__Instruction__
Write out all the data again, exactly as it stands.

+++++

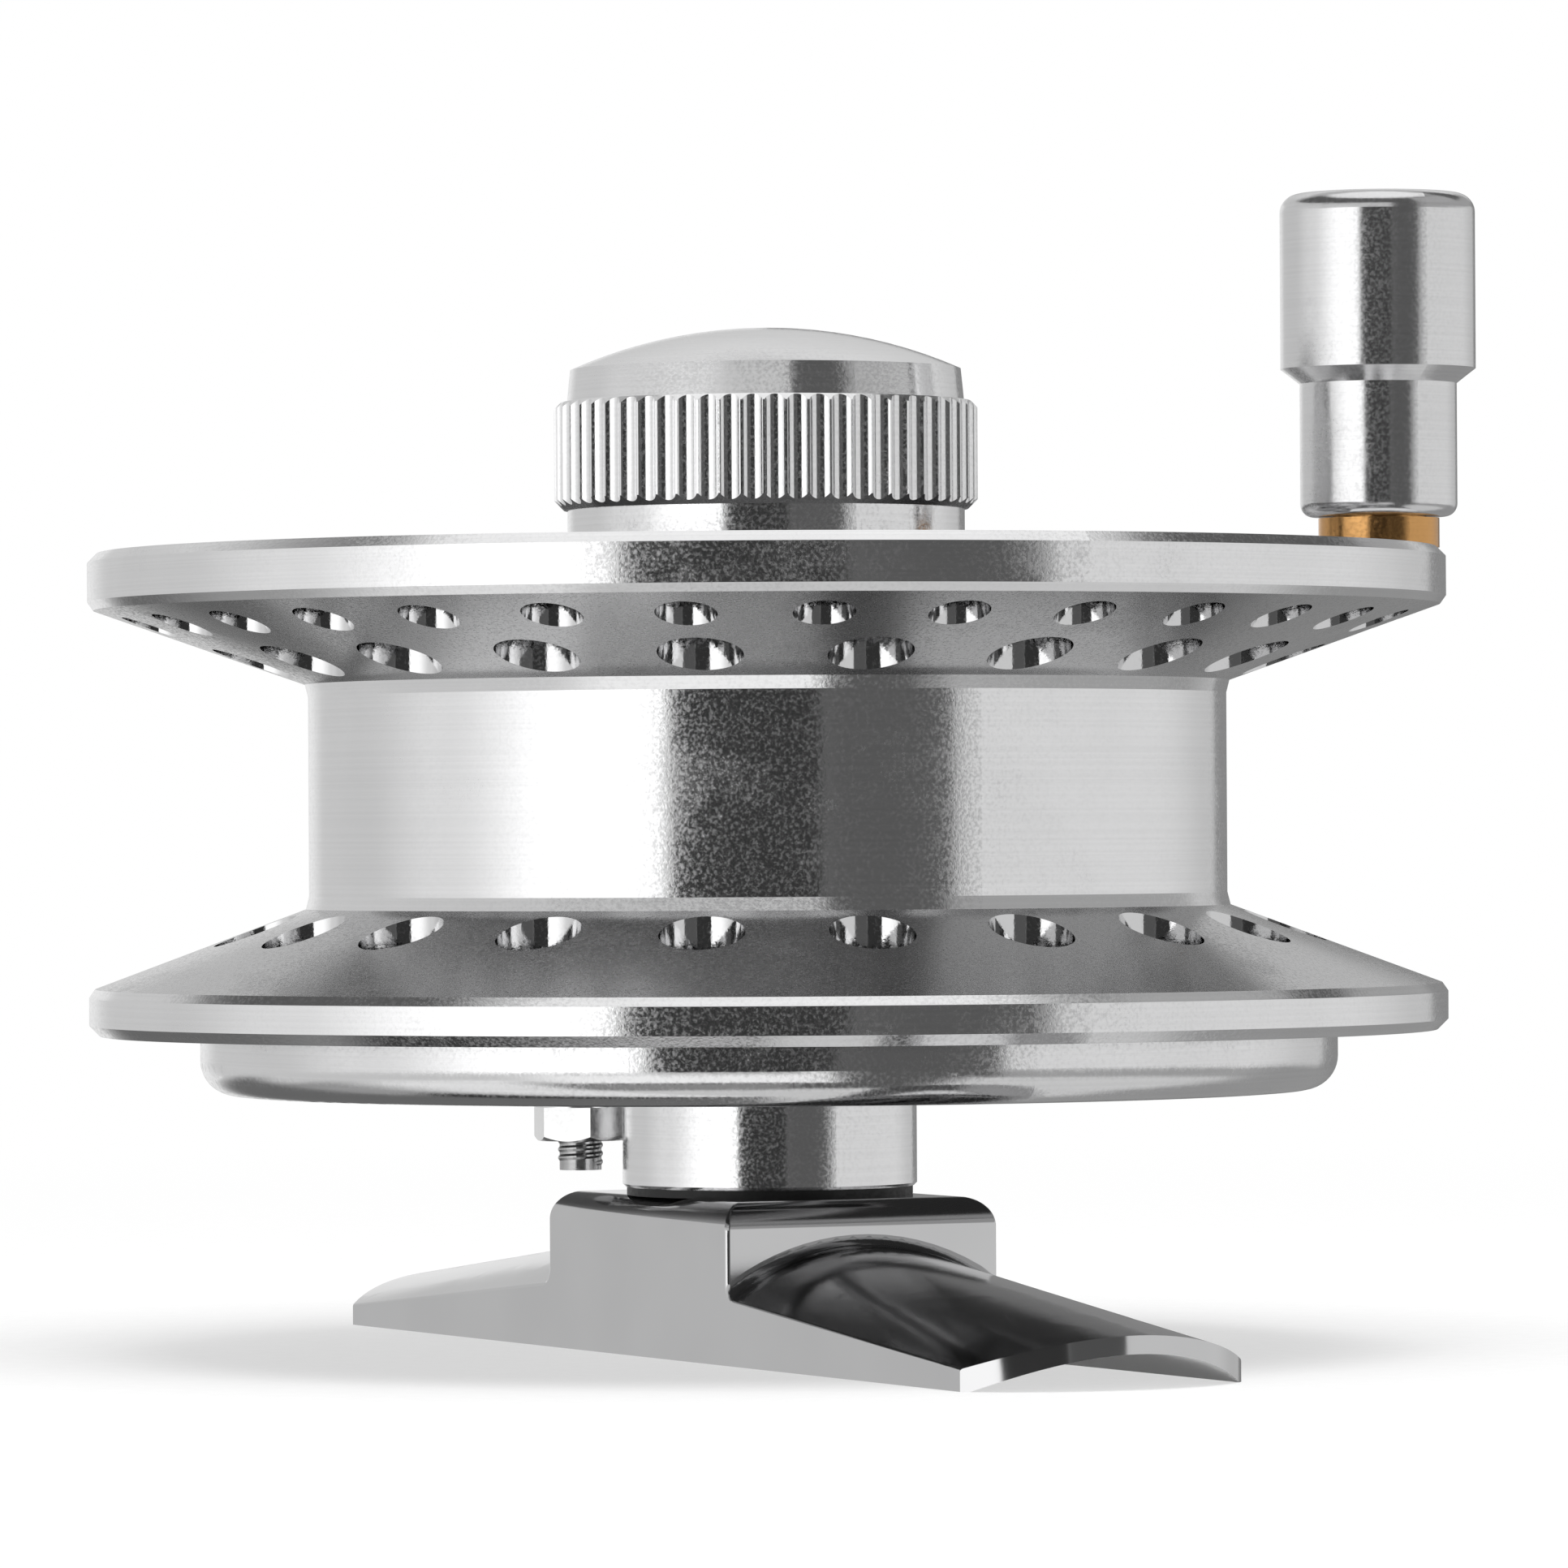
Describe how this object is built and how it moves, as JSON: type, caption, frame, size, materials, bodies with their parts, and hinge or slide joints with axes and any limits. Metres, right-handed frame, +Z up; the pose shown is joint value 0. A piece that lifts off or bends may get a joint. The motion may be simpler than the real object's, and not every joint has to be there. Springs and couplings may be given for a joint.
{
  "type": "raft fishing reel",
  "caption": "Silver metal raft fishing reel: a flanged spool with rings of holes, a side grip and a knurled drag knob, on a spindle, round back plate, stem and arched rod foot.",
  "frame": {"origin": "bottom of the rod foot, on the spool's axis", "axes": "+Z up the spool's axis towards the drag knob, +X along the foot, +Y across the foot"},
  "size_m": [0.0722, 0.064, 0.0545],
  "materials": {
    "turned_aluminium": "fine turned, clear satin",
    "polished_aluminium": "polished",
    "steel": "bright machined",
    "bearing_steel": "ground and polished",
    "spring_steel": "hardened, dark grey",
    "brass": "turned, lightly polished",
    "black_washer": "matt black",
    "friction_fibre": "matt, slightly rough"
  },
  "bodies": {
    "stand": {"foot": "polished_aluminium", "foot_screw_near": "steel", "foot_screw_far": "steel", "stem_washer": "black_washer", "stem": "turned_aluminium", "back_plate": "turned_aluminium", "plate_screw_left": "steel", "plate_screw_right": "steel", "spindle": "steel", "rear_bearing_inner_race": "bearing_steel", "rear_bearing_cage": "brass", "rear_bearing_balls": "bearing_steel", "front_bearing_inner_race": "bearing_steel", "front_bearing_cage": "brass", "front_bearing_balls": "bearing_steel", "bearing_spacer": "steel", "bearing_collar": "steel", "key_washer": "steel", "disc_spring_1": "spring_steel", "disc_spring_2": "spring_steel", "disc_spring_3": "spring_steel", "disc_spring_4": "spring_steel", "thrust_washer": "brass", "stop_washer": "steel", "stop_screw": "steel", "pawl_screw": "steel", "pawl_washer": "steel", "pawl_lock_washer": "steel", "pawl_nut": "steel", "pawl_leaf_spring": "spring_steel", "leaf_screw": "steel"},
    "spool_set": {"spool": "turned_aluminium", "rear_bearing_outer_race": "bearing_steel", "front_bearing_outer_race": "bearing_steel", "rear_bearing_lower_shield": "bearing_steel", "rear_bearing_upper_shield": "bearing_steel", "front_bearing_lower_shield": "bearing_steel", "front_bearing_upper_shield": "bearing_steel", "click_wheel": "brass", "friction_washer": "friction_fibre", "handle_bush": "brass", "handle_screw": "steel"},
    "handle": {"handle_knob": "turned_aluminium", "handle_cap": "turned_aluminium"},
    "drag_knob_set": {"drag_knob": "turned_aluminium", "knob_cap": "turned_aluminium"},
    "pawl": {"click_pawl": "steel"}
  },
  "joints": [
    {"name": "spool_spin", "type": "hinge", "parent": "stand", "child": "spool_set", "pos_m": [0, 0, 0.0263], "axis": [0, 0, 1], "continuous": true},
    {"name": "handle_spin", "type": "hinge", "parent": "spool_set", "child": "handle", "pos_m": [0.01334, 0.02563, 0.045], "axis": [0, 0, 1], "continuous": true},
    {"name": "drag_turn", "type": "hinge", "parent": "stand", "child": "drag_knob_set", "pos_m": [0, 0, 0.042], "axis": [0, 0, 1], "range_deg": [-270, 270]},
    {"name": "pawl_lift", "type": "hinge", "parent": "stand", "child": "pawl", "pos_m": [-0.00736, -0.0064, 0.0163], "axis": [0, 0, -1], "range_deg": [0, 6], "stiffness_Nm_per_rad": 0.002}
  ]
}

+++++

__Final answer__
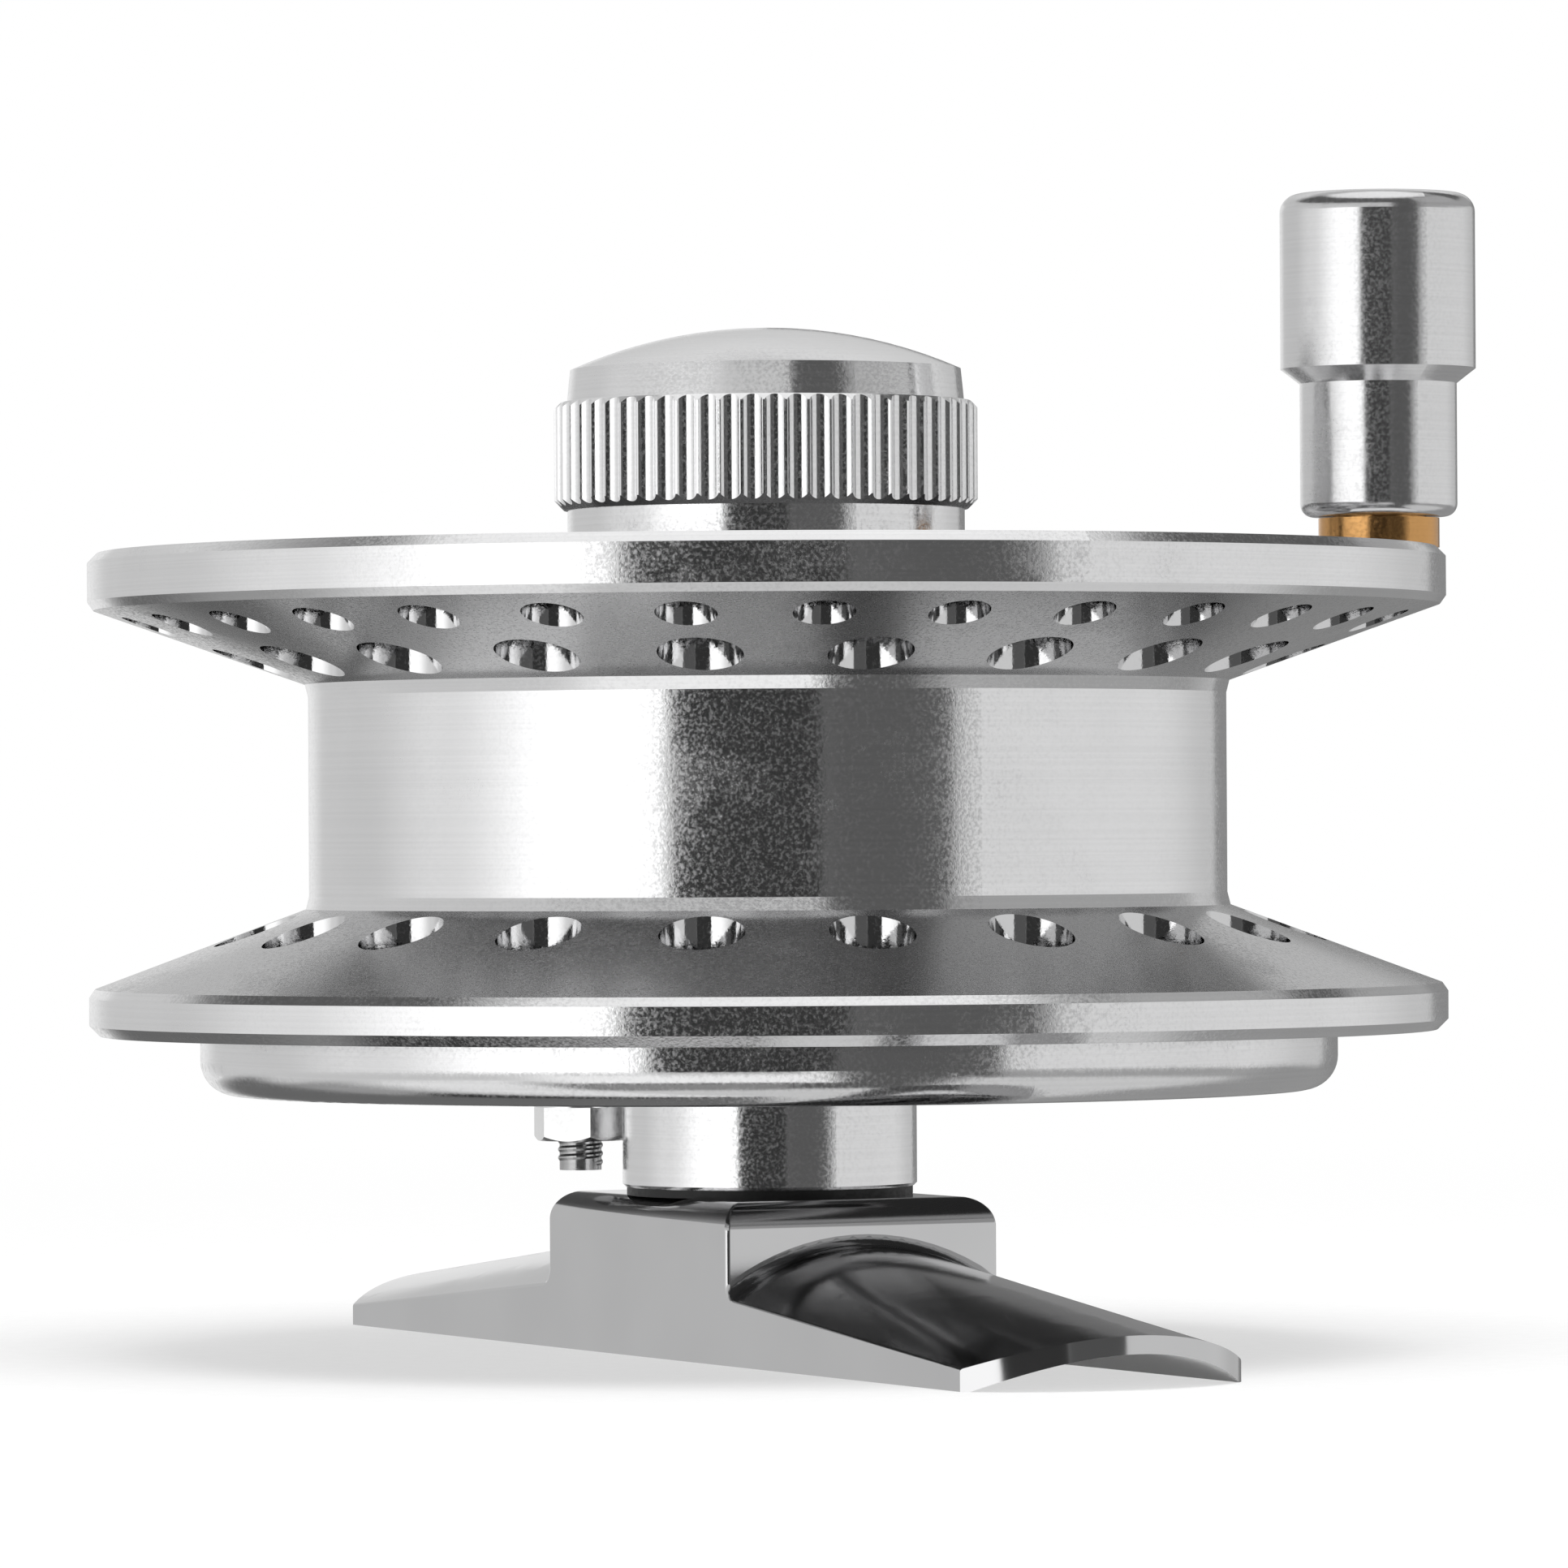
Describe how this object is built and how it moves, as JSON: type, caption, frame, size, materials, bodies with their parts, and hinge or slide joints with axes and any limits. Metres, right-handed frame, +Z up; the pose shown is joint value 0. A piece that lifts off or bends may get a joint. The motion may be simpler than the real object's, and not every joint has to be there. Springs and couplings may be given for a joint.
{
  "type": "raft fishing reel",
  "caption": "Silver metal raft fishing reel: a flanged spool with rings of holes, a side grip and a knurled drag knob, on a spindle, round back plate, stem and arched rod foot.",
  "frame": {"origin": "bottom of the rod foot, on the spool's axis", "axes": "+Z up the spool's axis towards the drag knob, +X along the foot, +Y across the foot"},
  "size_m": [0.0722, 0.064, 0.0545],
  "materials": {
    "turned_aluminium": "fine turned, clear satin",
    "polished_aluminium": "polished",
    "steel": "bright machined",
    "bearing_steel": "ground and polished",
    "spring_steel": "hardened, dark grey",
    "brass": "turned, lightly polished",
    "black_washer": "matt black",
    "friction_fibre": "matt, slightly rough"
  },
  "bodies": {
    "stand": {"foot": "polished_aluminium", "foot_screw_near": "steel", "foot_screw_far": "steel", "stem_washer": "black_washer", "stem": "turned_aluminium", "back_plate": "turned_aluminium", "plate_screw_left": "steel", "plate_screw_right": "steel", "spindle": "steel", "rear_bearing_inner_race": "bearing_steel", "rear_bearing_cage": "brass", "rear_bearing_balls": "bearing_steel", "front_bearing_inner_race": "bearing_steel", "front_bearing_cage": "brass", "front_bearing_balls": "bearing_steel", "bearing_spacer": "steel", "bearing_collar": "steel", "key_washer": "steel", "disc_spring_1": "spring_steel", "disc_spring_2": "spring_steel", "disc_spring_3": "spring_steel", "disc_spring_4": "spring_steel", "thrust_washer": "brass", "stop_washer": "steel", "stop_screw": "steel", "pawl_screw": "steel", "pawl_washer": "steel", "pawl_lock_washer": "steel", "pawl_nut": "steel", "pawl_leaf_spring": "spring_steel", "leaf_screw": "steel"},
    "spool_set": {"spool": "turned_aluminium", "rear_bearing_outer_race": "bearing_steel", "front_bearing_outer_race": "bearing_steel", "rear_bearing_lower_shield": "bearing_steel", "rear_bearing_upper_shield": "bearing_steel", "front_bearing_lower_shield": "bearing_steel", "front_bearing_upper_shield": "bearing_steel", "click_wheel": "brass", "friction_washer": "friction_fibre", "handle_bush": "brass", "handle_screw": "steel"},
    "handle": {"handle_knob": "turned_aluminium", "handle_cap": "turned_aluminium"},
    "drag_knob_set": {"drag_knob": "turned_aluminium", "knob_cap": "turned_aluminium"},
    "pawl": {"click_pawl": "steel"}
  },
  "joints": [
    {"name": "spool_spin", "type": "hinge", "parent": "stand", "child": "spool_set", "pos_m": [0, 0, 0.0263], "axis": [0, 0, 1], "continuous": true},
    {"name": "handle_spin", "type": "hinge", "parent": "spool_set", "child": "handle", "pos_m": [0.01334, 0.02563, 0.045], "axis": [0, 0, 1], "continuous": true},
    {"name": "drag_turn", "type": "hinge", "parent": "stand", "child": "drag_knob_set", "pos_m": [0, 0, 0.042], "axis": [0, 0, 1], "range_deg": [-270, 270]},
    {"name": "pawl_lift", "type": "hinge", "parent": "stand", "child": "pawl", "pos_m": [-0.00736, -0.0064, 0.0163], "axis": [0, 0, -1], "range_deg": [0, 6], "stiffness_Nm_per_rad": 0.002}
  ]
}